Thanks to Eliza Griswold, who writes about religion (which does not feature often in our pages) and occasionally finds an overlap with environmental causes:
On a crisp October morning in 2017, Sister Sara Dwyer, a sixty-eight-year-old nun wearing a red T-shirt that read “you will not spoil our land,” led three elderly nuns and seventy other protesters onto an industrial work site in Lancaster County, Pennsylvania. Many carried red banners stencilled with wheat sheaves. They were there to protest Williams, an Oklahoma-based pipeline company that was trying to build the Atlantic Sunrise Pipeline, a two-hundred-mile natural gas pipeline that would carry shale gas from fields in northeastern Pennsylvania to the coast, where the fuel could be shipped abroad.

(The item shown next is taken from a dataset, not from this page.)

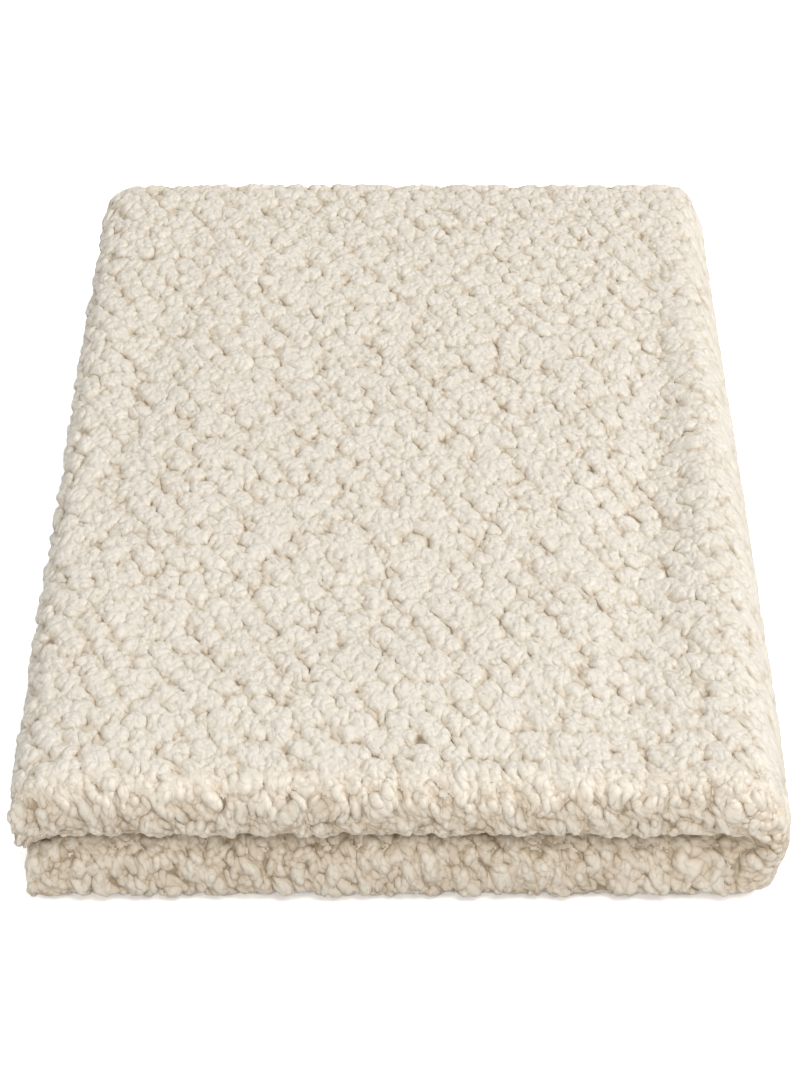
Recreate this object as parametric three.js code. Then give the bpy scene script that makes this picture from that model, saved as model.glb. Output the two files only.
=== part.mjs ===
// A teddy fleece throw with a chunky curled pile, folded in half three times and laid flat.
// Millimetres, +Z up.  X runs from the loose ends on the left to the last fold on the right, and Y
// from the rounded folds in front to the stacked hems behind.  The origin is under the middle of
// the folded throw, on the surface that it lies on.
import * as THREE from "three";

// ---- the cloth ----
const THROW_LENGTH = 1600;      // hem to hem, halved by the first fold and again by the last
const THROW_WIDTH = 1300;       // hem to hem, halved by the second fold
const LAYER_PITCH = 10;         // one layer, with the pile on both of its sides and its air
const AIR_GAP = 1;              // between two layers
const HEM_ROUND = 6;            // the pile falls away over this distance to a hem
const HEM_THICKNESS = 0.45;     // what is left at the hem itself, as a share

// ---- the folds: the middle line's radius is half the height of the cloth that is doubled ----
const FIRST_FOLD = LAYER_PITCH / 2;
const SECOND_FOLD = LAYER_PITCH;
const LAST_FOLD = 2 * LAYER_PITCH;
const STACK_HEIGHT = 8 * LAYER_PITCH;
const UPPER_OVERHANG = 7;       // the upper half's left end, past the lower half's hems

// ---- how the stack has settled ----
const LEFT_DROOP = { depth: 10, reach: 46, topShare: 0.45 };  // over the lower half's end
const LEFT_CORNER = { depth: 6, reach: 22, back: 30 };  // the front corner there hangs further
const LEFT_TAPER = 2.6;                         // the left side leans in towards the back
const FRONT_LEAN = { depth: 4, reach: 120 };    // the upper fold stands forward of the lower one
const FRONT_FOOT = { depth: 3.2, height: 0.2, reach: 30 };    // the lower fold spreads underneath
const FRONT_STEP = { depth: 3.5, reach: 30 };   // and steps back under the upper one
const SIDE_WAVE = { depth: 0.3, length: 310 };  // slow waves of the long sides, in plan
const ROLL_SAG = { depth: 3.6, reach: 90 };     // the last fold hangs fuller in its lower half
const ROLL_FOOT = { depth: 12, height: 0.22 };  // and spreads where it bears on the surface below
const ROLL_TUCK = { depth: 9, reach: 22 };      // its inside is drawn out towards its outside
const ROLL_FRONT = { depth: 2.2, reach: 40, back: 60 };       // it is a little slimmer in front
const BACK_CORNER = { left: 12, leftReach: 20, right: 2, rightReach: 13 };    // drawn in there

// Soft ridges and hollows of the upper face.  x and y are their middles from the left end and the
// front, heading turns their long way from +Y towards +X, in degrees, long and wide are half
// lengths, and rise is up.
const UPPER_FACE = [
  { name: "roll of the last fold", x: 393, y: 330, heading: 0, long: 300, wide: 16, rise: 3.0 },
  { name: "its full back end", x: 397, y: 650, heading: 0, long: 70, wide: 13, rise: 5.0 },
  { name: "hollow by the roll", x: 350, y: 300, heading: 5, long: 240, wide: 22, rise: -6.8 },
  { name: "rounded left edge", x: 0, y: 330, heading: 0, long: 600, wide: 10, rise: -4.0 },
  { name: "hollow by the left end", x: 40, y: 380, heading: 4, long: 170, wide: 22, rise: -3.2 },
  { name: "low ridge beyond it", x: 86, y: 400, heading: 5, long: 150, wide: 26, rise: 1.2 },
  { name: "full middle", x: 225, y: 400, heading: 20, long: 150, wide: 60, rise: 1.8 },
  { name: "full front", x: 190, y: 95, heading: 80, long: 150, wide: 42, rise: 2.4 },
  { name: "dip behind the front", x: 250, y: 210, heading: 68, long: 110, wide: 30, rise: -1.6 },
];

// ---- how finely each stretch of the cloth is divided ----
const FIRST_FOLD_STEPS = 4;     // a quarter turn
const SECOND_FOLD_STEPS = 5;    // a quarter turn
const LAST_FOLD_STEPS = 10;     // the whole half turn
const UPPER_HALF_STEPS = 9;
const LOWER_HALF_STEPS = 5;
const FRONT_TO_BACK_STEPS = 8;

const quarterTurn = (radius) => radius * Math.PI / 2;

// The cloth after the first fold is a strip from its closed end to its hems.  The last fold
// doubles that strip so that the upper half ends in the closed end.
const stripLength = 2 * FIRST_FOLD + THROW_LENGTH / 2 - quarterTurn(FIRST_FOLD);
const lastFoldArc = 2 * quarterTurn(LAST_FOLD);
const upperHalfRun = (stripLength - lastFoldArc + UPPER_OVERHANG) / 2;
const foldedWidth = upperHalfRun + 2 * LAST_FOLD;
const foldedDepth = 2 * SECOND_FOLD + THROW_WIDTH / 2 - quarterTurn(SECOND_FOLD);

// Cloth doubled round a fold.  "along" is measured from the fold on the cloth's middle line and
// "outward" away from the plane between its halves.  The result is the distance behind the fold's
// outermost face, and the height over that plane.
function doubled(along, outward, radius) {
  const straight = Math.abs(along) - quarterTurn(radius);
  if (straight > 0) {
    return { behind: 2 * radius + straight, height: Math.sign(along) * (radius + outward) };
  }
  const angle = along / radius;
  return {
    behind: 2 * radius - (radius + outward) * Math.cos(angle),
    height: (radius + outward) * Math.sin(angle),
  };
}

// A point of the cloth, lengthwise and crosswise from its middle and up through its thickness,
// taken through the three folds.
function folded(lengthwise, crosswise, through) {
  const first = doubled(lengthwise, through, FIRST_FOLD);
  const second = doubled(crosswise, first.height, SECOND_FOLD);
  const beforeLastFold = upperHalfRun + lastFoldArc / 2 - first.behind;
  const last = doubled(beforeLastFold, second.height, LAST_FOLD);
  return new THREE.Vector3(
    foldedWidth - last.behind,
    second.behind,
    STACK_HEIGHT / 2 + last.height,
  );
}

function upperFaceRise(x, y) {
  let rise = 0;
  for (const form of UPPER_FACE) {
    const heading = THREE.MathUtils.degToRad(form.heading);
    const offset = new THREE.Vector2(x - form.x, y - form.y);
    offset.rotateAround(new THREE.Vector2(), heading);
    rise += form.rise * Math.exp(-((offset.x / form.wide) ** 2) - (offset.y / form.long) ** 2);
  }
  return rise;
}

// What is left of an effect at a distance from where it is fullest.
const fading = (distance, reach) => Math.max(0, 1 - distance / reach);
const bell = (distance, reach) => Math.exp(-((distance / reach) ** 2));

// How far a point moves along X, where the last fold sags and the left side leans in.
function movedAlongX(x, y, z) {
  const level = z / STACK_HEIGHT;
  const fromRight = foldedWidth - x;
  const taper = LEFT_TAPER * (y / foldedDepth) ** 2 * fromRight / foldedWidth;
  const wave = SIDE_WAVE.depth * level * Math.sin(2 * Math.PI * y / SIDE_WAVE.length + 2 * level);
  const inRoll = fading(fromRight, ROLL_SAG.reach) ** 2;
  const sag = ROLL_SAG.depth * Math.max(-1, 1 - 4 * level);
  const foot = ROLL_FOOT.depth * fading(level, ROLL_FOOT.height);
  const fromAxis = Math.hypot(2 * LAST_FOLD - fromRight, z - STACK_HEIGHT / 2);
  const tuck = ROLL_TUCK.depth * bell(fromAxis, ROLL_TUCK.reach);
  const slimming = ROLL_FRONT.depth * fading(fromRight, ROLL_FRONT.reach) * bell(y, ROLL_FRONT.back);
  return taper + wave + inRoll * (sag + foot) + tuck - slimming;
}

// How far it moves along Y, at the front folds and at the two back corners.
function movedAlongY(x, y, z) {
  const level = z / STACK_HEIGHT;
  const inLower = Math.min(1, 2 * level);
  const lean = FRONT_LEAN.depth * level * Math.exp(-y / FRONT_LEAN.reach);
  const foot = FRONT_FOOT.depth * fading(level, FRONT_FOOT.height) * Math.exp(-y / FRONT_FOOT.reach);
  const step = FRONT_STEP.depth * 6.75 * inLower ** 2 * (1 - inLower) * Math.exp(-y / FRONT_STEP.reach);
  const drawnIn = (y / foldedDepth) ** 8 * (
    BACK_CORNER.left * fading(x, BACK_CORNER.leftReach) ** 2
    + BACK_CORNER.right * fading(foldedWidth - x, BACK_CORNER.rightReach) ** 2);
  return step - lean - foot - drawnIn;
}

// How far it sinks where the upper half's left end has nothing under it.
function sunk(x, y, z) {
  const level = z / STACK_HEIGHT;
  const droop = LEFT_DROOP.depth * fading(x, LEFT_DROOP.reach) ** 2
    + LEFT_CORNER.depth * fading(x, LEFT_CORNER.reach) ** 2 * bell(y, LEFT_CORNER.back);
  return droop * Math.min(2 * level, 1 - (1 - LEFT_DROOP.topShare) * (2 * level - 1));
}

// Moves a point of the neatly folded stack to where it has settled.  Every sinking fades to nothing
// at the surface below, so the underside stays flat, and no move lets two layers meet.
function settled({ x, y, z }) {
  return new THREE.Vector3(
    x + movedAlongX(x, y, z),
    y + movedAlongY(x, y, z),
    z + z / STACK_HEIGHT * upperFaceRise(x, y) - sunk(x, y, z),
  );
}

// Stations from the fold out to the hem, as distances along the cloth.  Each stretch runs to its
// end in that many equal steps.
function stations(stretches) {
  const places = [0];
  for (const { end, steps } of stretches) {
    const start = places.at(-1);
    for (let step = 1; step <= steps; step += 1) places.push(start + (end - start) * step / steps);
  }
  return places;
}

// The same stations on both sides of the fold, from hem to hem.
const fromHemToHem = (places) => [...places.slice(1).reverse().map((place) => -place), ...places];

const toLastFold = upperHalfRun - 2 * FIRST_FOLD + quarterTurn(FIRST_FOLD);
const lengthwisePlaces = fromHemToHem(stations([
  { end: quarterTurn(FIRST_FOLD), steps: FIRST_FOLD_STEPS },
  { end: toLastFold, steps: UPPER_HALF_STEPS },
  { end: toLastFold + lastFoldArc, steps: LAST_FOLD_STEPS },
  { end: THROW_LENGTH / 2 - HEM_ROUND, steps: LOWER_HALF_STEPS },
  { end: THROW_LENGTH / 2 - HEM_ROUND / 3, steps: 1 },
  { end: THROW_LENGTH / 2, steps: 1 },
]));
const crosswisePlaces = fromHemToHem(stations([
  { end: quarterTurn(SECOND_FOLD), steps: SECOND_FOLD_STEPS },
  { end: THROW_WIDTH / 2 - HEM_ROUND, steps: FRONT_TO_BACK_STEPS },
  { end: THROW_WIDTH / 2 - HEM_ROUND / 3, steps: 1 },
  { end: THROW_WIDTH / 2, steps: 1 },
]));

// Half of the layer's thickness: full but near the hems, where it rounds off.
function halfThickness(lengthwise, crosswise) {
  const toHem = Math.min(THROW_LENGTH / 2 - Math.abs(lengthwise), THROW_WIDTH / 2 - Math.abs(crosswise));
  const inside = Math.max(0, 1 - toHem / HEM_ROUND);
  const share = HEM_THICKNESS + (1 - HEM_THICKNESS) * Math.sqrt(1 - inside ** 2);
  return share * (LAYER_PITCH - AIR_GAP) / 2;
}

// One closed skin: the two faces of the cloth and the hem that joins them.
function throwGeometry() {
  const columns = lengthwisePlaces.length;
  const rows = crosswisePlaces.length;
  const points = [];
  for (const side of [1, -1]) {
    for (const crosswise of crosswisePlaces) {
      for (const lengthwise of lengthwisePlaces) {
        const through = side * halfThickness(lengthwise, crosswise);
        points.push(settled(folded(lengthwise, crosswise, through)));
      }
    }
  }
  const faceAt = (column, row) => row * columns + column;
  const backAt = (column, row) => columns * rows + faceAt(column, row);

  const triangles = [];
  const quad = (a, b, c, d, otherDiagonal) => {
    if (otherDiagonal) triangles.push(a, b, d, b, c, d);
    else triangles.push(a, b, c, a, c, d);
  };
  // The diagonals mirror across both folds, so that layers that lie together bend together.
  for (let row = 0; row < rows - 1; row += 1) {
    for (let column = 0; column < columns - 1; column += 1) {
      const mirrored = (column < (columns - 1) / 2) !== (row < (rows - 1) / 2);
      const corners = [[column, row], [column + 1, row], [column + 1, row + 1], [column, row + 1]];
      quad(...corners.map(([c, r]) => faceAt(c, r)), mirrored);
      quad(...corners.map(([c, r]) => backAt(c, r)).reverse(), !mirrored);
    }
  }
  const lastColumn = columns - 1;
  const lastRow = rows - 1;
  for (let column = 0; column < lastColumn; column += 1) {
    const next = column + 1;
    quad(backAt(column, 0), backAt(next, 0), faceAt(next, 0), faceAt(column, 0));
    quad(faceAt(column, lastRow), faceAt(next, lastRow), backAt(next, lastRow), backAt(column, lastRow));
  }
  for (let row = 0; row < lastRow; row += 1) {
    const next = row + 1;
    quad(faceAt(0, row), faceAt(0, next), backAt(0, next), backAt(0, row));
    quad(backAt(lastColumn, row), backAt(lastColumn, next),
      faceAt(lastColumn, next), faceAt(lastColumn, row));
  }

  const geometry = new THREE.BufferGeometry().setFromPoints(points);
  geometry.setIndex(triangles);
  geometry.computeBoundingBox();
  const middle = geometry.boundingBox.getCenter(new THREE.Vector3());
  geometry.translate(-middle.x, -middle.y, -geometry.boundingBox.min.z);
  geometry.computeVertexNormals();
  return geometry;
}

const creamPile = new THREE.MeshStandardMaterial({ color: 0xe2d8c8, roughness: 0.95, metalness: 0 });
const throwCloth = new THREE.Mesh(throwGeometry(), creamPile);
throwCloth.name = "throw_cloth";

const group = new THREE.Group();
group.add(throwCloth);

export default group;
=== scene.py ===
"""A teddy fleece throw with a chunky curled pile, folded in half three times and laid flat.

The knitted backing is one sheet of the whole throw.  The pile that can be seen is modelled on the
same folds as a skin of curls.  Lengths are millimetres until a mesh is written, which is in metres.
"""
import math

import bmesh
import bpy
import numpy as np
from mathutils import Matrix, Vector


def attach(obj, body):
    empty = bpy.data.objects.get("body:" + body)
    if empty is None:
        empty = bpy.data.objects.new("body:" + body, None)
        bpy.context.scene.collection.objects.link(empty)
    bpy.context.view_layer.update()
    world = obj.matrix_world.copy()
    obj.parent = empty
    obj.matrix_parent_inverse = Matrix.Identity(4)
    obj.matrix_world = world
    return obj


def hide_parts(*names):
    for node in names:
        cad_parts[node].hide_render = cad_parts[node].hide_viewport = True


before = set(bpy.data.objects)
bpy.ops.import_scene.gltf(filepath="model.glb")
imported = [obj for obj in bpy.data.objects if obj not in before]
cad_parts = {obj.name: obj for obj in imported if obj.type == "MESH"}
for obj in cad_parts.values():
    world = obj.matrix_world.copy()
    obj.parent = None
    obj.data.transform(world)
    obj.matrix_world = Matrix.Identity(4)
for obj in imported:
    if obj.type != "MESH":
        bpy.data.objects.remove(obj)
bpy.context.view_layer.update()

MM = 0.001
HALF_TURN = math.pi
QUARTER_TURN = math.pi / 2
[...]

The company was trying to lay the line under a cornfield belonging to the nuns, and the sisters had decided to fight back, hoping that they might draw attention to the issue of climate change. “Just being in resistance is not the goal,” Dwyer told me. “The goal is spiritual conversion.” As the protesters entered the work site, Malinda Clatterbuck, who had helped plan the event with the sisters, reminded the participants, “This is a nonviolent protest in all ways. We’re not going to yell or speak to the workers.” She walked around asking each person to nod in agreement. “If you’re angry today, go home and come back to an action once you’re in a better place,” she said.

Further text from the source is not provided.